After staring at herself in the mirror and fixing her already perfect hair, she decided that the necklace “just isn’t right.” Typical with the breed, she proceeded to ask for necklace after necklace to try on. In the end, she bought nothing.

“Thanks,” she said over her shoulder with a slight fake smile. Apparently Target is just too cheap for her.

I checked my watch again. I had seven more hours of boredom. Seven more hours of watching.

***

As the clock on the cash register blinked to 4:30 I passed off my precious keys to a co-worker, grabbed my things and made my way to the exit as quick as humanly possible. It had been another day full of breeds. The old women in hats and argumentative men had made reappearances as they usually do and I had a few sightings of teenage Abercrombie & Fitch-model-wannabes.

I got into my car and sped off. It felt good to be rid of the Target stench and the mind-numbingly boring work of standing in one place, robotically opening and closing cases when asked.

The relief didn’t last long though. Something that day clicked; something wrong. With all my time standing in my jail cell of a jewelry boat, my mind wandered, thinking about all the breeds I see every day. They all had one thing in common. They hungered. They hungered for material objects that they didn’t really need. People would fight each other like animals to obtain the hottest toy or the best deal on GPS systems. My co-workers were yelled at daily because of these pointless material objects.
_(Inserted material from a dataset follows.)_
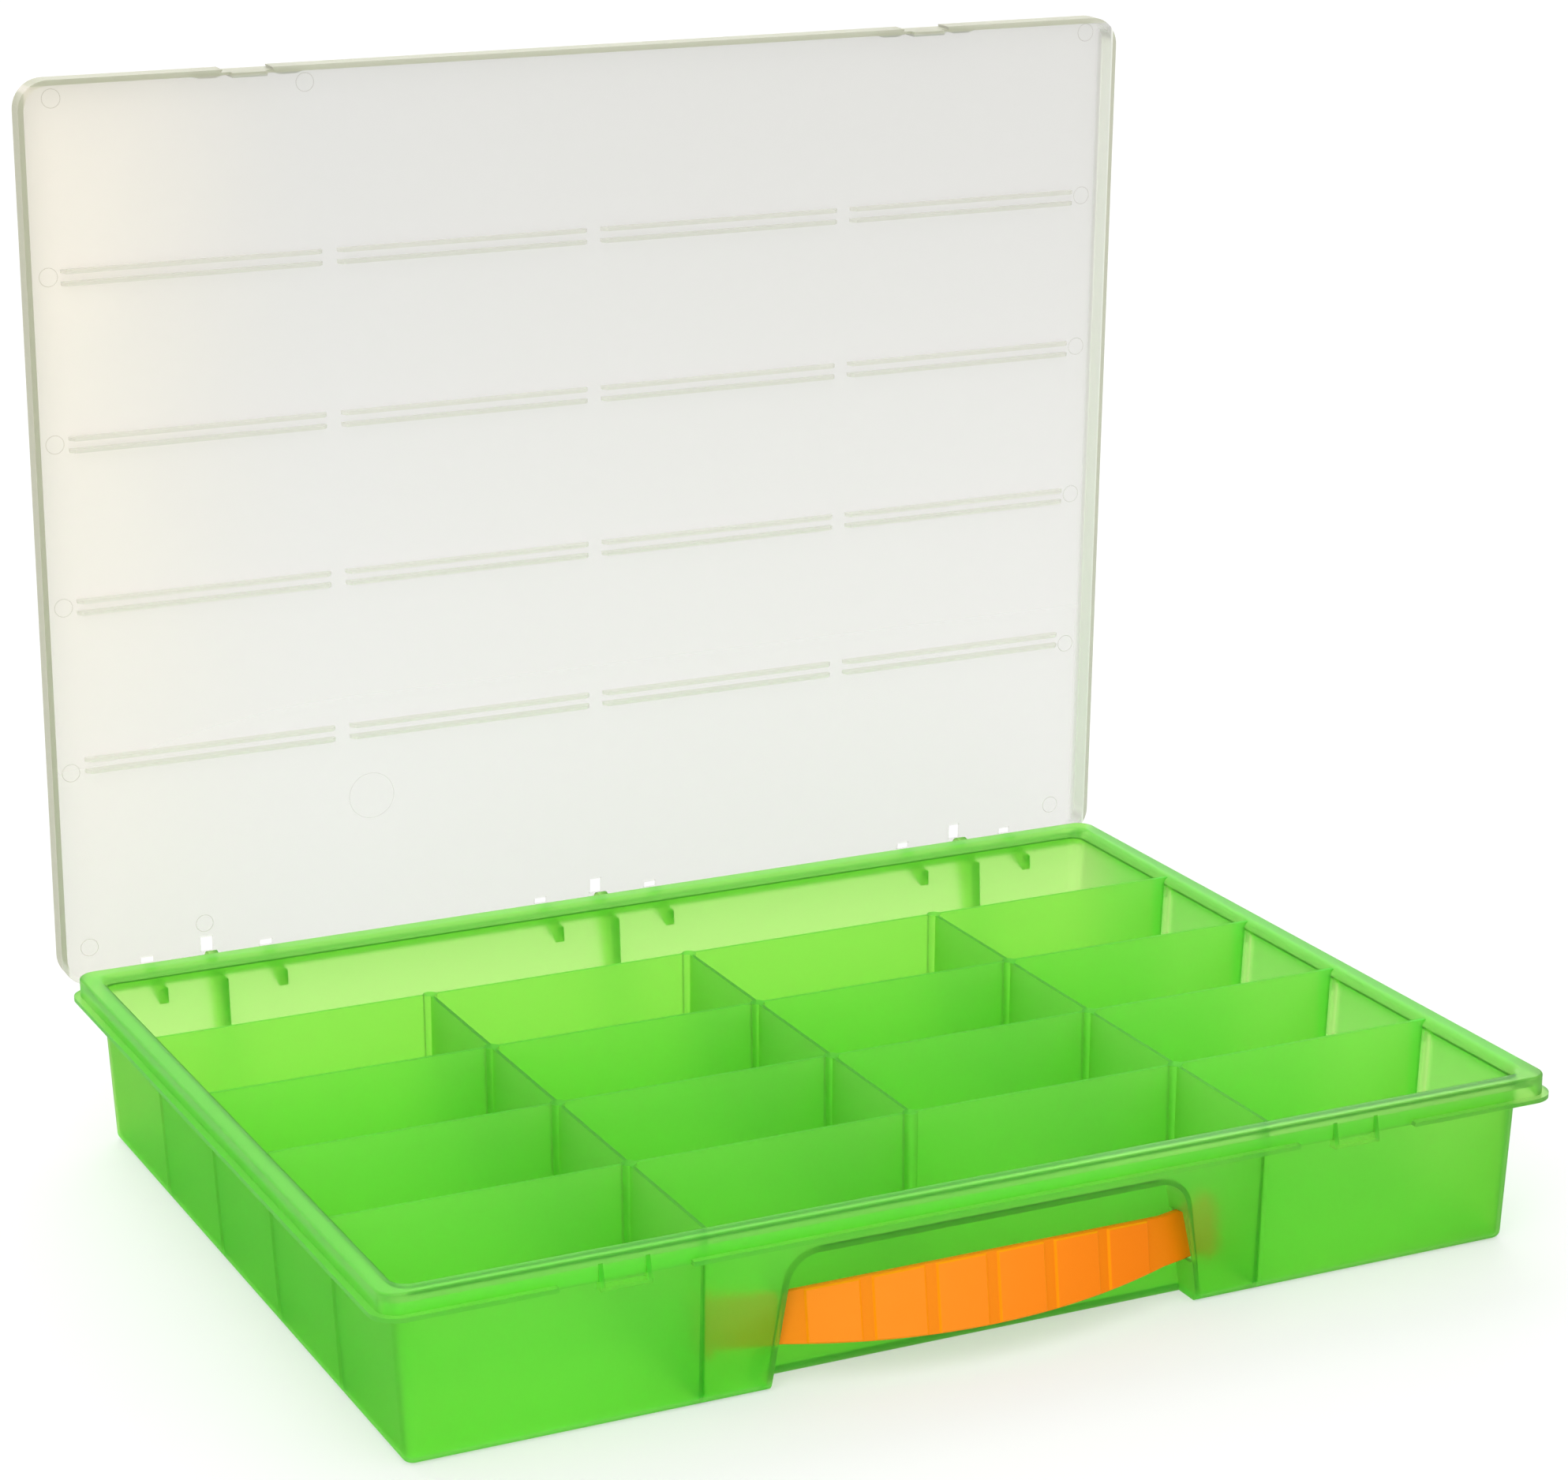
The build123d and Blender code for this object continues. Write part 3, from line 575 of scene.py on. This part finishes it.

They all possessed that trait; that hunger. Even I did. God knows I just had to have the new iPod the second it was released. I was no different from the commercialistic people I mocked in my store, the people I studied from the jewelry boat almost daily.

My mind snapped into focus as I pulled into the driveway of my large brick house. I parked and made my way inside, throwing my bag on the table. I plopped down on the couch with my feet throbbing from the day’s work and turned on my big screen TV.